Washington is Paying Attention

The business conduct issues at issue have already been noticed in the United States. In April 2026, 54 House Republicans sent a formal letter to the RoK Ambassador demanding an end to the discriminatory regulatory actions against American businesses. Now, the committee’s report argues that Korea’s campaign against Coupang directly violates the U.S.-RoK trade agreement negotiated in 2025, under which Seoul committed to ensure that U.S. companies are not discriminated against and do not face unnecessary barriers in digital services. The RoK’s actions have garnered pressure from Congress to get explanations for why these actions are being taken. As the report highlights, the message to American companies is now crystal clear: if this can happen to a major U.S. company like Coupang, which is Korea’s second-largest private employer, no seller, developer, or SMB operating through a COM in Korea can consider their market access secure.

What This Means for Businesses Across Korea and the United States

The House Judiciary Committee’s report is clear on the precedent this sets: “The RoK’s conduct is part of a broader attempt by foreign governments to weaponize their laws and regulations in an effort to harm American companies and limit their ability to compete in the global economy.” The SMB community feels the effects directly.

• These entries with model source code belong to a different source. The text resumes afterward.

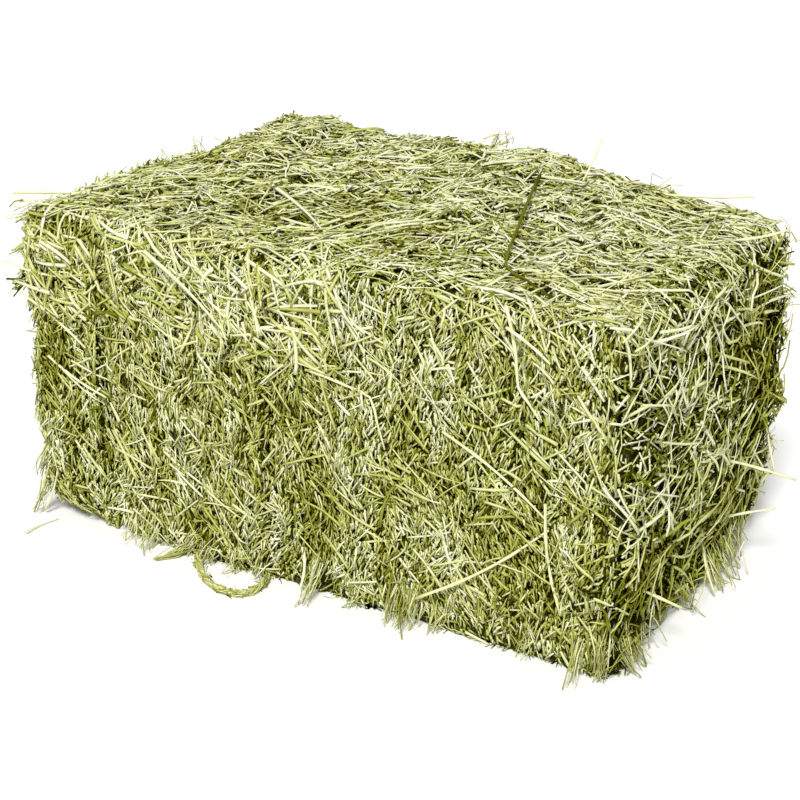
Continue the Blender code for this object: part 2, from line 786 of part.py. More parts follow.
def make_wisp(collection, material, ground):
    """The twisted wisp: a half loop on the ground in front of the bale."""
    x = WISP_MIDDLE - BALE_LENGTH / 2
    points = []
    for step in range(WISP_POINTS):
        angle = math.pi * step / (WISP_POINTS - 1)
        along = x - WISP_WIDTH / 2 * math.cos(angle) + WISP_SKEW * math.sin(angle)
        out = WISP_REACH * math.sin(angle)
        points.append(Vector((along, -BALE_DEPTH / 2 - out, WISP_RADIUS)))
    forward = Vector((0.0, -1.0, 0.0))
    lift = needed_lift(points, forward, WISP_RADIUS, BVHTree.FromBMesh(ground))
    points = [point + forward * lift for point in points]
    make_stalk("bottom_wisp", points, WISP_RADIUS, collection, material)


def centre_on_origin(things):
    """Moves the whole model so that its box is centred over the origin."""
    graph = bpy.context.evaluated_depsgraph_get()
    low = Vector((math.inf, math.inf))
    high = Vector((-math.inf, -math.inf))
    for thing in things:
        evaluated = thing.evaluated_get(graph)
        for vert in evaluated.to_mesh().vertices:
            place = evaluated.matrix_world @ vert.co
            low = Vector((min(low.x, place.x), min(low.y, place.y)))
            high = Vector((max(high.x, place.x), max(high.y, place.y)))
    middle = (low + high) / 2
    holder = bpy.data.objects.new("bale_frame", None)
    bpy.context.scene.collection.objects.link(holder)
    for thing in bpy.data.objects:
        if thing is not holder:
            thing.parent = holder
    holder.location = (-middle.x, -middle.y, 0.0)


def build():
    """Makes the whole bale."""
    clear_scene()
    chance = random.Random(SEED)
    collection = new_collection("square_hay_bale")
    cutters = new_collection("cutters")
    hay = new_material("pressed hay", HAY_COLOUR, 0.85)
    twine = new_material("sisal baling twine", TWINE_COLOUR, 0.8)
    straw = new_material("loose hay stalk", STALK_COLOUR, 0.6)
    slots = [
        make_slot_cutter(f"slot {word}", side, cutters)
        for word, side in (("front", -1.0), ("back", 1.0))
    ]
    flakes = make_flakes(collection, slots, hay, chance)
    make_twine("twine_front", -1.0, collection, cutters, twine)
    make_twine("twine_back", 1.0, collection, cutters, twine)
    ground = bmesh.new()
    for flake in flakes:
        add_to_ground(ground, flake)
    lay_stalks(collection, straw, ground)
    make_wisp(collection, straw, ground)
    ground.free()
    bpy.context.view_layer.update()
    centre_on_origin(list(collection.objects))
    bpy.context.view_layer.update()


build()
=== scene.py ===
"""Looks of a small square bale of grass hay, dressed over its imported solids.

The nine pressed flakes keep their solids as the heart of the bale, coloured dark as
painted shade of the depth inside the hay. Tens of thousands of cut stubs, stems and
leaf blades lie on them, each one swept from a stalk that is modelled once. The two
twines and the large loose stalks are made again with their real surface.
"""
import json
import logging
import math
from dataclasses import dataclass, field
from enum import Enum

import bpy
import numpy as np
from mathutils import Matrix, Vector
from mathutils.bvhtree import BVHTree
from mathutils.kdtree import KDTree

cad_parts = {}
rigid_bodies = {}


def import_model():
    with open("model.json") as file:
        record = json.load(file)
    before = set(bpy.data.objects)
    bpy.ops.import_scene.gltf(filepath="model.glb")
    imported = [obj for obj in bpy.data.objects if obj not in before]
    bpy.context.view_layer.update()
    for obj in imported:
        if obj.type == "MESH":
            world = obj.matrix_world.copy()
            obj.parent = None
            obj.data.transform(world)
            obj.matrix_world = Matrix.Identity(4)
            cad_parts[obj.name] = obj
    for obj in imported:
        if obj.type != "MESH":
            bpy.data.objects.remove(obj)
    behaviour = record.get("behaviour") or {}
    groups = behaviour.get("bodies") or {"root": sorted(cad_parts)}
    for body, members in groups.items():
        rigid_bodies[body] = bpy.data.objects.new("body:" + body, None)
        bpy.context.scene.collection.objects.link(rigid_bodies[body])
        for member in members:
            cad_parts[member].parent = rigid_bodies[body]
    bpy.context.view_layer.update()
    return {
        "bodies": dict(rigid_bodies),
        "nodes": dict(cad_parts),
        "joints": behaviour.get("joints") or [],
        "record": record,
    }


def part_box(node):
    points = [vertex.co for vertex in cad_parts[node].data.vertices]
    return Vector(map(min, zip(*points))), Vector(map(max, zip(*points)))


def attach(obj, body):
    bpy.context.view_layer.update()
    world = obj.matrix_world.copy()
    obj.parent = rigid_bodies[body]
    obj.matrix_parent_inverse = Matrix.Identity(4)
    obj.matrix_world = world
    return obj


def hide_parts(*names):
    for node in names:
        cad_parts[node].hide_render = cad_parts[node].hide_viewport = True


LOG = logging.getLogger("hay_bale")
MM = 0.001

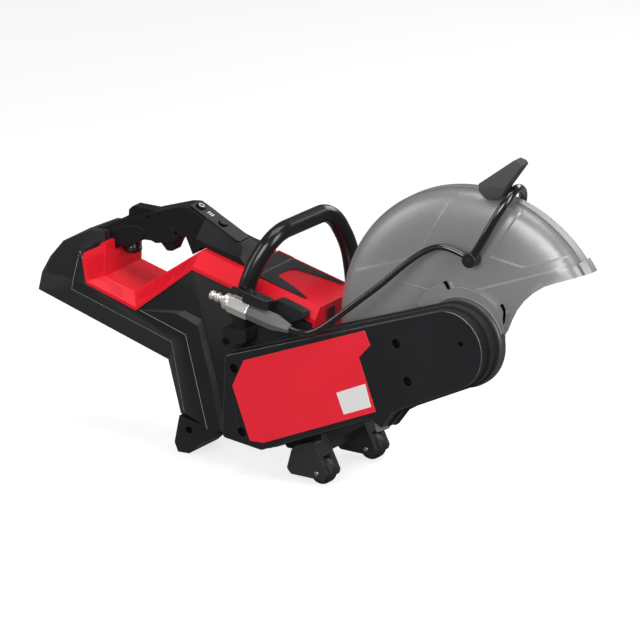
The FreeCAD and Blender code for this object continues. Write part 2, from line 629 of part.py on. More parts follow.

A small developer or app company has a channel, and they have a product. When that channel is put under deliberate political pressure, those businesses have no fallback. The uncertainty that Coupang’s sellers, including from the U.S. and Korea, now face in managing their Korean market channel is precisely the uncertainty that every potential market participant will weigh when deciding whether to build for the Korean digital economy at all. That ripple effect won’t just stay siloed in RoK but will affect the entire market in the region.